Search code examples
apache-sparkapache-spark-sqlspark-structured-streaming

This query does not support recovering from checkpoint location. Delete checkpoint/testmemeory/offsets to start over


I have created In-Memory tables inside Spark and try to restart the Spark structured streaming job after failure. It gets "This query does not support recovering from checkpoint location. Delete checkpoint/TEST_IN_MEMORY/offsets to start over."

What is the Concept of Checkpoint In-Memory sink? Is there any way to rectify it? (can we delete the old and the new checkpoint dynamically?)

I am using Data Stax 5.1.6 clusters, so I don't have Choice I have to go with Spark 2.0.2 version only.

val kafkaDataFrame_inmemory = spark
  .readStream
  .format("kafka")
  .option("kafka.bootstrap.servers", "Localhost:9092")
  .option("subscribe", "TEST_IN_MOEMORY")
  .option("startingOffsets", "earliest")
  .load()


val checkpoint =  "C/Users/756661/Desktop/KT DOCS/spark/In_MEM_TABLE"+ UUID.randomUUID.toString

kafkaDataFrame_inmemory
  .writeStream
  .format("memory")
  .option("truncate", false)
  .queryName("IN_MEM_TABLE")
  .outputMode("update")
  .option("checkpointLocation",checkpoint)
  .start()

Solution

  • You should simply remove the line .option("checkpointLocation",checkpoint) from your code and start over.

    Per the error message, the memory data source does not support recovering from checkpoint location. Any attempt at (re)starting a streaming query that uses memory format with a directory that exists already will fail.
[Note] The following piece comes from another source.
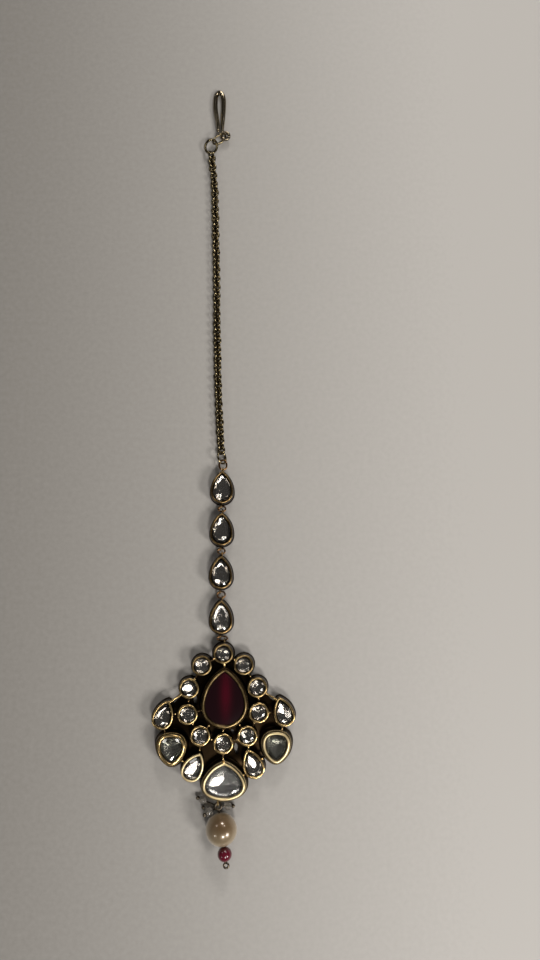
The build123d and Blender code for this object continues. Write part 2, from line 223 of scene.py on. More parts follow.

    org.apache.spark.sql.AnalysisException: This query does not support recovering from checkpoint location. Delete xxx/offsets to start over.;
      at org.apache.spark.sql.streaming.StreamingQueryManager.createQuery(StreamingQueryManager.scala:240)
      at org.apache.spark.sql.streaming.StreamingQueryManager.startQuery(StreamingQueryManager.scala:326)
      at org.apache.spark.sql.streaming.DataStreamWriter.start(DataStreamWriter.scala:267)
      ... 49 elided
    

    It's not to say that memory data source won't use a checkpoint directory. It will, but it is going to be of the name randomly generated.


    can we delete the old and the new checkpoint dynamically?

    Sure and that's the only way to start the streaming query.